* TO DO
Return the material below in full and exactly.

● ● ● ● ●

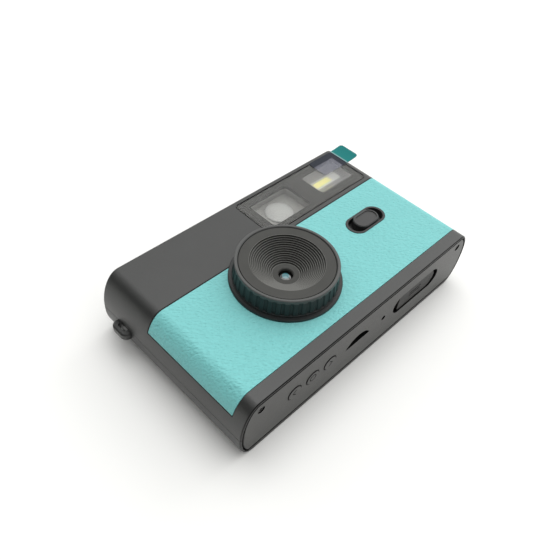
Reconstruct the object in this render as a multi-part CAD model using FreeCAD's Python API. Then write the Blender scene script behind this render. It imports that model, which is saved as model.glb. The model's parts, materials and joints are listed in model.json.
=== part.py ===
"""Compact viewfinder camera lying on its back, lens up.

X runs along the body's length, Y from the bottom face to the top face, and Z from the flat
back, at zero, out of the lens. The origin is the middle of the back. All sizes are millimetres.
"""

import FreeCAD, Part
import math
import os

V = FreeCAD.Vector

# Body

body_width = 115.6
body_height = 67.0
body_depth = 25.8
wall = 2.0
front_corner_across = 7.0
back_corner_across = 5.7
back_corner_deep = 11.2
end_flat = 1.2
seam_lift = 0.8
rim_round = 0.5
seam = 0.2
tongue_thickness = 0.8
tongue_rise = 2.0
fit = 0.1
running = 0.15
seat_gap = 0.05
flange_gap = 0.2
overlap = 0.2
past = 1.0
least_corner = 0.1
small_corner = 0.3
soft_corner = 1.5

half_width = body_width / 2
top_edge = body_height / 2
bottom_edge = -top_edge
front_inside = body_depth - wall
front_corner_deep = body_depth - back_corner_deep - end_flat
end_seam_height = back_corner_deep + seam_lift

# Top and bottom plates, each let into the rims of the two shells

plate_thickness = 1.6
plate_rim = 0.8
plate_seam = 0.55
plate_edge_chamfer = 0.15
bottom_inside = bottom_edge + plate_thickness
top_inside = top_edge - plate_thickness

# Leatherette band

leather_thickness = 0.5
leather_bottom_margin = 4.75
leather_top_margin = 1.6
leather_wrap_depth = 6.9
leather_gap = 0.2
glue_gap = 0.03

# Loop for a wrist cord, moulded on the back cover's end under the shutter finger

lug_reach = 2.7
lug_width = 8.0
lug_thickness = 2.8
lug_below_seam = 0.4
lug_from_top = 11.0
lug_hole_width = 4.0
lug_hole_depth = 1.7
lug_hole_sink = 0.5
lug_corner = 2.3
lug_hole_corner = 0.7
lug_edge = 0.45
lug_y = top_edge - lug_from_top
lug_high = end_seam_height - seam / 2 - lug_below_seam
lug_low = lug_high - lug_thickness

# Lens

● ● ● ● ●

* TASK RESULT
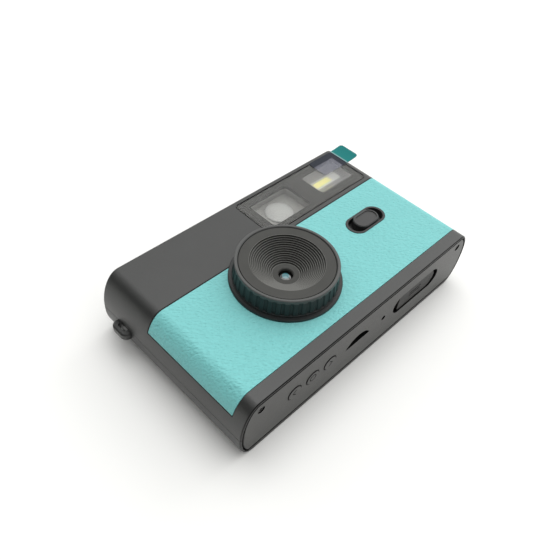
Reconstruct the object in this render as a multi-part CAD model using FreeCAD's Python API. Then write the Blender scene script behind this render. It imports that model, which is saved as model.glb. The model's parts, materials and joints are listed in model.json.
=== part.py ===
"""Compact viewfinder camera lying on its back, lens up.

X runs along the body's length, Y from the bottom face to the top face, and Z from the flat
back, at zero, out of the lens. The origin is the middle of the back. All sizes are millimetres.
"""

import FreeCAD, Part
import math
import os

V = FreeCAD.Vector

# Body

body_width = 115.6
body_height = 67.0
body_depth = 25.8
wall = 2.0
front_corner_across = 7.0
back_corner_across = 5.7
back_corner_deep = 11.2
end_flat = 1.2
seam_lift = 0.8
rim_round = 0.5
seam = 0.2
tongue_thickness = 0.8
tongue_rise = 2.0
fit = 0.1
running = 0.15
seat_gap = 0.05
flange_gap = 0.2
overlap = 0.2
past = 1.0
least_corner = 0.1
small_corner = 0.3
soft_corner = 1.5

half_width = body_width / 2
top_edge = body_height / 2
bottom_edge = -top_edge
front_inside = body_depth - wall
front_corner_deep = body_depth - back_corner_deep - end_flat
end_seam_height = back_corner_deep + seam_lift

# Top and bottom plates, each let into the rims of the two shells

plate_thickness = 1.6
plate_rim = 0.8
plate_seam = 0.55
plate_edge_chamfer = 0.15
bottom_inside = bottom_edge + plate_thickness
top_inside = top_edge - plate_thickness

# Leatherette band

leather_thickness = 0.5
leather_bottom_margin = 4.75
leather_top_margin = 1.6
leather_wrap_depth = 6.9
leather_gap = 0.2
glue_gap = 0.03

# Loop for a wrist cord, moulded on the back cover's end under the shutter finger

lug_reach = 2.7
lug_width = 8.0
lug_thickness = 2.8
lug_below_seam = 0.4
lug_from_top = 11.0
lug_hole_width = 4.0
lug_hole_depth = 1.7
lug_hole_sink = 0.5
lug_corner = 2.3
lug_hole_corner = 0.7
lug_edge = 0.45
lug_y = top_edge - lug_from_top
lug_high = end_seam_height - seam / 2 - lug_below_seam
lug_low = lug_high - lug_thickness

# Lens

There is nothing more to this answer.